I have friends who argue that there will be almost no trial. The terrorists will plead guilty and things will come to a “happy” and quick conclusion. But how will such a fast try look abroad?
We cannot win in a trial with the millions of folk who will watch it if these men are convicted? Convicting them quickly on a guilty plea will only reinforce the notion of a “fix” in nations where guilty pleas are often coerced. After all, Stalin’s victims all claimed to be “guilty.”
The best thing to have done was to continue to let these men rot in military prison where they are out of sight from the press they crave. They are also appeared to be rats, spilling whatever information they had. Aging prisoners are much less sympathetic than martyrs.
We put a crazy terrorist on trial once. Ask John Brown how it went. A fair trial and hanging made him.

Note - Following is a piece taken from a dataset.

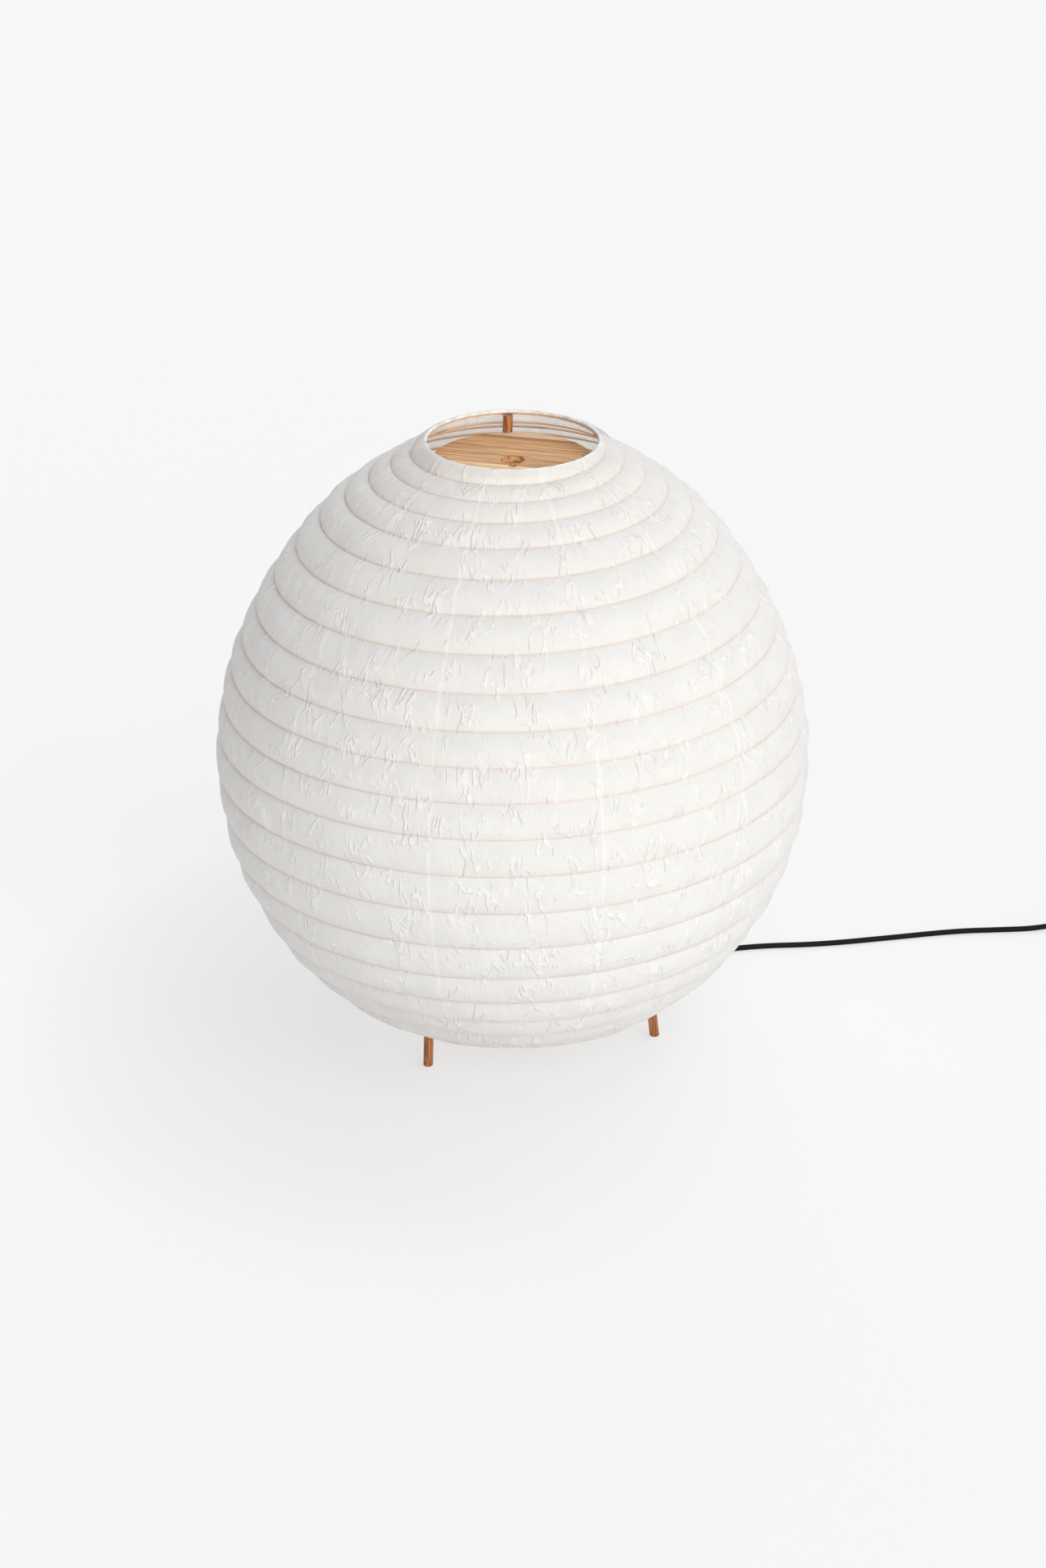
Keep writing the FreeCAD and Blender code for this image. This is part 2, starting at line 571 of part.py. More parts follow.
def switch_parts():
    """The rocker switch on the flex: two half shells and the rocker that tilts in the upper one."""
    lower = tapered_plate(SWITCH_FOOT, ENTRY - SWITCH_FOOT)
    lower = lower.makeChamfer(SWITCH_EDGE, edges_at(lower, SWITCH_FOOT))
    upper = tapered_plate(ENTRY, SWITCH_HEIGHT - ENTRY)
    upper = upper.makeChamfer(SWITCH_EDGE, edges_at(upper, SWITCH_HEIGHT))
    pivot = V(0, 0, PIVOT_HEIGHT)
    across = V(0, 1, 0)
    width = ROCKER_WIDTH + 2 * ROCKER_GAP
    well = Part.makeCylinder(ROCKER_RADIUS + ROCKER_GAP, width, pivot - across * (width / 2), across)
    width = ROCKER_WIDTH + 2 * PIVOT_LENGTH + 2 * ROCKER_GAP
    bearing = Part.makeCylinder(PIVOT_RADIUS + 0.1, width, pivot - across * (width / 2), across)
    rocker = Part.makeCylinder(ROCKER_RADIUS, ROCKER_WIDTH, pivot - across * (ROCKER_WIDTH / 2), across)
    # the top has two flats that rise from the middle, and is tilted so that one lies level
    slope = math.tan(math.radians(ROCKER_TILT))
    reach, low = 2 * ROCKER_RADIUS, SWITCH_HEIGHT - PIVOT_HEIGHT
    face = Part.Face(Part.makePolygon(closed([
        V(0, -reach, low), V(reach, -reach, low + reach * slope), V(reach, -reach, -3.5),
        V(-reach, -reach, -3.5), V(-reach, -reach, low + reach * slope)])))
    face.translate(pivot)
    rocker = rocker.common(face.extrude(across * (2 * reach)))
    width = ROCKER_WIDTH + 2 * PIVOT_LENGTH
    rocker = rocker.fuse(Part.makeCylinder(PIVOT_RADIUS, width, pivot - across * (width / 2), across))
    rocker.rotate(pivot, across, ROCKER_TILT)
    parts = {"switch_lower_shell": lower.cut(well),
             "switch_upper_shell": upper.cut(well.fuse(bearing)),
             "switch_rocker": rocker}
    return {name: placed(shape, SWITCH_AT, SWITCH_HEADING) for name, shape in parts.items()}


def edges_at(shape, height):
    return [e for e in shape.Edges if e.BoundBox.ZLength < 0.01 and abs(e.BoundBox.ZMin - height) < 0.01]


def plug_parts(back):
    """A flat two-pin plug that lies on the floor, from where the flex enters its back."""
    half, depth = PLUG_WIDTH / 2, PLUG_LENGTH
    plan = [V(0, -5, 0), V(7, -6.5, 0), V(18, -half, 0), V(depth, -half, 0),
            V(depth, half, 0), V(18, half, 0), V(7, 6.5, 0), V(0, 5, 0)]
    body = Part.Face(Part.makePolygon(closed(plan))).extrude(UP * PLUG_THICKNESS)
    body.translate(V(0, 0, -PLUG_THICKNESS / 2))
    body = body.makeChamfer(2.0, [e for e in body.Edges if e.BoundBox.ZLength < 0.01
                                  and e.BoundBox.XMin < depth - 0.1])
    pins = []
    for side in (-1, 1):
        pin = turned([(0, 0), (PIN_RADIUS, 0), (PIN_RADIUS, PIN_LENGTH - 1.2),
                      (PIN_RADIUS - 1, PIN_LENGTH), (0, PIN_LENGTH)], 16)
        pin.rotate(V(0, 0, 0), V(0, 1, 0), 90)
        pin.translate(V(depth, side * PIN_SPACING / 2, 0))
        pins.append(pin)
    return {"plug_body": placed(body, back, PLUG_HEADING),
            "plug_pins": placed(Part.makeCompound(pins), back, PLUG_HEADING)}


def flex_parts(grip_end):
    """The flex from the grip to the plug, with what is on it."""
    parts = switch_parts()
    along = polar(1, SWITCH_HEADING)
    enter = SWITCH_AT - along * (SWITCH_LENGTH / 2) + UP * ENTRY
    leave = SWITCH_AT + along * (SWITCH_LENGTH / 2) + UP * ENTRY
    spare, coil_start, coil_end = coil()
    parts["flex_to_switch"] = flex(
        [grip_end, grip_end - UP * 52] + ROUTE_TO_SWITCH + [enter - along * 26, enter], "flex to switch")
    parts["flex_to_coil"] = flex(
        [leave, leave + along * 26, coil_start - coil_heading(0) * 24, coil_start], "flex to coil")
    parts["flex_coil"] = spare
    parts["coil_strap"] = strap()
    bend = coil_end + coil_heading(COIL_TURNS_IN + COIL_TURNS_OUT) * 20
    turned_in = V(bend.x - 10.6, bend.y - 24, PLUG_AXIS_HEIGHT)
    back = turned_in + polar(25, PLUG_HEADING)
    parts["flex_to_plug"] = flex([coil_end, bend, turned_in, back], "flex to plug")
    parts.update(plug_parts(back))
    return parts


# ---- the whole lamp ------------------------------------------------------------------------

def build():
    parts = shade_parts()
    parts.update(frame_parts())
    held, grip_end = holder_parts()
    parts.update(held)
    parts.update(flex_parts(grip_end))
    return parts


os.makedirs("parts", exist_ok=True)
for node, shape in build().items():
    shape.exportStep("parts/" + node + ".step")
    print(node, round(shape.Volume, 1))
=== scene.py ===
# %% [markdown]
# # A paper lantern that stands on the floor
#
# The object is a tall egg of mulberry paper over one spiral strip of bamboo. Inside it a light
# stand of three dowels and two wooden discs carries a tubular lamp, and a black flex runs out
# over the floor. The CAD model gives every size, so this lesson loads it first as a fixed frame
# and dresses it piece by piece. Pieces whose CAD shape is already right only get a material.
# Thin or soft pieces, such as the paper and the flex, are built again here with more shape.

import bisect
import math

import bpy
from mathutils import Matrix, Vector, noise


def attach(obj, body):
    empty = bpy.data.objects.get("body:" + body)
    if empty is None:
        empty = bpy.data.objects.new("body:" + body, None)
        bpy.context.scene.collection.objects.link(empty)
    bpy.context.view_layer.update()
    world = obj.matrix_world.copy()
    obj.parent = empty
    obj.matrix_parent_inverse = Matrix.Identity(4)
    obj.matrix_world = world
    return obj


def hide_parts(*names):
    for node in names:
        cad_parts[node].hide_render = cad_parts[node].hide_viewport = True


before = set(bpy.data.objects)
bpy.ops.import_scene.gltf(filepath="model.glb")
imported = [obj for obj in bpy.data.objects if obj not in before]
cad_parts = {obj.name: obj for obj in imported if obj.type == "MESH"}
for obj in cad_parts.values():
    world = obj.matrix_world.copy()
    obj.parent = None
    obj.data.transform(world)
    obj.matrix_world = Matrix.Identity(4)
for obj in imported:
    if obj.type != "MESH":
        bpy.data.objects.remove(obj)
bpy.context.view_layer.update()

MM = 0.001


def polar(radius, degrees, height=0.0):
    """A point round the lantern's axis, in millimetres."""
    angle = math.radians(degrees)
    return Vector((radius * math.cos(angle), radius * math.sin(angle), height))


# %% [markdown]
# ## Camera
#
# The photograph was taken from the front and a little above, with a long lens: the rings of the
# shade stay nearly alike from top to bottom. The place, tilt and focal length come from fitting
# the outline of the shade and the ellipses of its rim. A long lens far away is chosen over a
# short one near by, because only the long one gives both the outline and the open rim.

# %% Camera
PHOTO_HEIGHT_PX = 1913
FOCAL_PX = 5589.25
camera_data = bpy.data.cameras.new("studio_camera")
camera_data.sensor_width = 36.0
camera_data.lens = FOCAL_PX / PHOTO_HEIGHT_PX * camera_data.sensor_width
camera = bpy.data.objects.new("studio_camera", camera_data)
camera.location = (0.0, -4.32095, 2.20897)
camera.rotation_euler = (math.radians(90 - 24.094), 0.0, math.radians(-0.14))
bpy.context.collection.objects.link(camera)
bpy.context.scene.camera = camera
print("lens", round(camera_data.lens, 2), "mm")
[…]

If he had been left to rot in some prison cell, he would have spent years playing the fool.
Of course, Brown’s cause was a noble one, though his means were foul. Many outside the United States view the terrorists in the same light. (Obviously I disagree) These people feel the terrorists were right to oppose the US, but “went too far.” Making a martyr of them in a “fair” trial will only send a generation of men into battle singing some equivalent of “John Brown’s Body.”
There is no up side to this decision.

November 18th, 2009 | 3:57 pm | #1
Hello Mr Reynolds,
I tend to agree with your analysis. As I understand you, the plaintiffs are so guilty that there is no possibility of acquittal, but at least some chance that they may become sympathetic figures.
I think though, that we may just ahve to swallow the medicine here and try them anyway. If justice were a sword this would be one of the unintended consequences of allowing everyone a fair trial. Your position that we should reclassify them as prisoners of war is a legitimate one, and not one that I would argue with. However, it would seem that some sort of due process is in order for the prisoners (of war or state).
Just some thoughts. Not really disagreeing with your whole analysis, just some of its implications. God bless.
November 18th, 2009 | 6:08 pm | #2
I don’t think you have to be even marginally disinterested in the Obama administration and its work to realize that whether this is a show trial or not, this is part of their intention to show the world that we are no longer run by George Bush. And in this case, we are seeking to avoid treating these enemy combatants as enemies for the sake of showing that we are interested in civil justice and not conducting a war against Islam.
The problem, of course, is that these men are of a type of Islam which is at war with us. We have to be sophisticated enough to know that not every Muslim is a Jihadist, but that the Jihadists are actually bent on destroying us — and whether the non-Jihadists are sophisticated enough to grasp this should not matter.
These men are prisoners of war, and if we do not execute them, that’s a miliatry decision; it might actually be the right military decision — I’d be willing to try it out becasue we can take it back if it turns out we were wrong about making them life-long prisoners of the military. But it is a military matter and we should let the miliatry do what it does best — which is protect us from lawless enemies.
This trial is an attempt to leverage our system of law into some kind of peace offering to the world, and that’s stupid. Either we are at war wit the people trying to kill us, or we are just waiting for the next attack. There is no middle ground in this conflict.
November 19th, 2009 | 12:10 am | #3
Frank,
Not to worry you, but I totally agree with you.